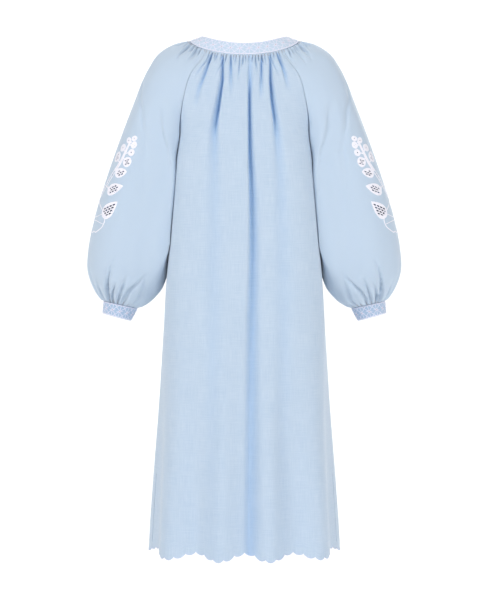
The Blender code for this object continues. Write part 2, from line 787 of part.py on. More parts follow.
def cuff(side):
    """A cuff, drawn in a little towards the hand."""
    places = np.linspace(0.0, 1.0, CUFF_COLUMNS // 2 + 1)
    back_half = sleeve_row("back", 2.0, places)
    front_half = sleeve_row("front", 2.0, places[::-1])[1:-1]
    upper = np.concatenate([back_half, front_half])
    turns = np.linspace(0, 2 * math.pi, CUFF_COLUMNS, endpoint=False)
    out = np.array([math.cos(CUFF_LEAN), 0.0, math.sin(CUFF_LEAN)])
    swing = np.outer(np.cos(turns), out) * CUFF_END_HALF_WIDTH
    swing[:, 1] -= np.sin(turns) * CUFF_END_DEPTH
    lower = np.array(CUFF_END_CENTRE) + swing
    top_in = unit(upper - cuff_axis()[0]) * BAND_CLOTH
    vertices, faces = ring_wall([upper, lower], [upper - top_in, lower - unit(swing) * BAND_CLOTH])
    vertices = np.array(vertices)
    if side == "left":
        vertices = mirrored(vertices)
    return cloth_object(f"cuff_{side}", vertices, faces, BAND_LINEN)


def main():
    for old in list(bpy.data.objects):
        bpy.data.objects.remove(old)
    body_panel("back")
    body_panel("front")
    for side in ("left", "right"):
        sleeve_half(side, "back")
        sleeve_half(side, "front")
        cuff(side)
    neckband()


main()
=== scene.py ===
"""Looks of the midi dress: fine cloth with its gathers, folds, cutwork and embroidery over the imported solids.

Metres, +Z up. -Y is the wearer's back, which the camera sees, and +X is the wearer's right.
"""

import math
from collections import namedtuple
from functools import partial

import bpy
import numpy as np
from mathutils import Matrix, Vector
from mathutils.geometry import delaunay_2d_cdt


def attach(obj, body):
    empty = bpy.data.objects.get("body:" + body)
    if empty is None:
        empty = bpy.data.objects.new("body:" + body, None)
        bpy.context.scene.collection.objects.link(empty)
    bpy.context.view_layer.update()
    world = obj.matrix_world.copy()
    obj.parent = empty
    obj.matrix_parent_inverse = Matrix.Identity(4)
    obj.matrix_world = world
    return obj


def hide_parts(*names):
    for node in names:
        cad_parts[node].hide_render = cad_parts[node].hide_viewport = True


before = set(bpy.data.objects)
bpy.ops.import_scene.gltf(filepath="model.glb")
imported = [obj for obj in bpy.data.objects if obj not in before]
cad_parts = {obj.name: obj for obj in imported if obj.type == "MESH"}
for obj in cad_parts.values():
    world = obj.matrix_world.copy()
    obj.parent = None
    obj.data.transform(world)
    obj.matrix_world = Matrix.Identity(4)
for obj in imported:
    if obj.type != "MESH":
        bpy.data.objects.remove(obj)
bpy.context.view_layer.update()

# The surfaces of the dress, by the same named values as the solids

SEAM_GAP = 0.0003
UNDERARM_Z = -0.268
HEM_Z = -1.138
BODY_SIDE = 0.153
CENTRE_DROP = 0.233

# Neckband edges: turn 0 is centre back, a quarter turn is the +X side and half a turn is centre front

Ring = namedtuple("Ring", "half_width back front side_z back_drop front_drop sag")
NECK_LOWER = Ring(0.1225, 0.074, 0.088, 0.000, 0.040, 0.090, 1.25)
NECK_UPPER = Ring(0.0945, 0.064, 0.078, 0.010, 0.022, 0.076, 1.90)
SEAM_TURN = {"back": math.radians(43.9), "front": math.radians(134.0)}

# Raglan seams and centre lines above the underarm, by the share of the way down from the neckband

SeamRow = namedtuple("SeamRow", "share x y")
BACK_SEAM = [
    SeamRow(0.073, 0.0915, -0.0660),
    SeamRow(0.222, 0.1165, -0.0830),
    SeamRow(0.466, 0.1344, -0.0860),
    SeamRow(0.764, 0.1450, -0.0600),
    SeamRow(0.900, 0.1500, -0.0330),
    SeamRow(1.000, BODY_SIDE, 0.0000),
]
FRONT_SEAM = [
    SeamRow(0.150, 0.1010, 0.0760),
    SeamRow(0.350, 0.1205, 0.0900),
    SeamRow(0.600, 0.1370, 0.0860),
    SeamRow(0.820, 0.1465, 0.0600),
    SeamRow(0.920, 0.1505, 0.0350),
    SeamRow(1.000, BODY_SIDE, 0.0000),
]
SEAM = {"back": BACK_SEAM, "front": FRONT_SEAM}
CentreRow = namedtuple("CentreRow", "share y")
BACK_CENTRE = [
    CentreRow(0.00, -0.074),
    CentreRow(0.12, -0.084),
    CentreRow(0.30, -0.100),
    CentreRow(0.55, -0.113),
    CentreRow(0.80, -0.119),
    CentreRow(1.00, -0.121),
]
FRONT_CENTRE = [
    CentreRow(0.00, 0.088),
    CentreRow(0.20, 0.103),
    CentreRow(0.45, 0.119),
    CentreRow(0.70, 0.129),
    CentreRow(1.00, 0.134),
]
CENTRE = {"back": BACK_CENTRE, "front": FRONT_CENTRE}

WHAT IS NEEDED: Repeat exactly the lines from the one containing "in imported if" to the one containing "# Neckband edges: turn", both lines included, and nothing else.

WRITTEN REPLY:
cad_parts = {obj.name: obj for obj in imported if obj.type == "MESH"}
for obj in cad_parts.values():
    world = obj.matrix_world.copy()
    obj.parent = None
    obj.data.transform(world)
    obj.matrix_world = Matrix.Identity(4)
for obj in imported:
    if obj.type != "MESH":
        bpy.data.objects.remove(obj)
bpy.context.view_layer.update()

# The surfaces of the dress, by the same named values as the solids

SEAM_GAP = 0.0003
UNDERARM_Z = -0.268
HEM_Z = -1.138
BODY_SIDE = 0.153
CENTRE_DROP = 0.233

# Neckband edges: turn 0 is centre back, a quarter turn is the +X side and half a turn is centre front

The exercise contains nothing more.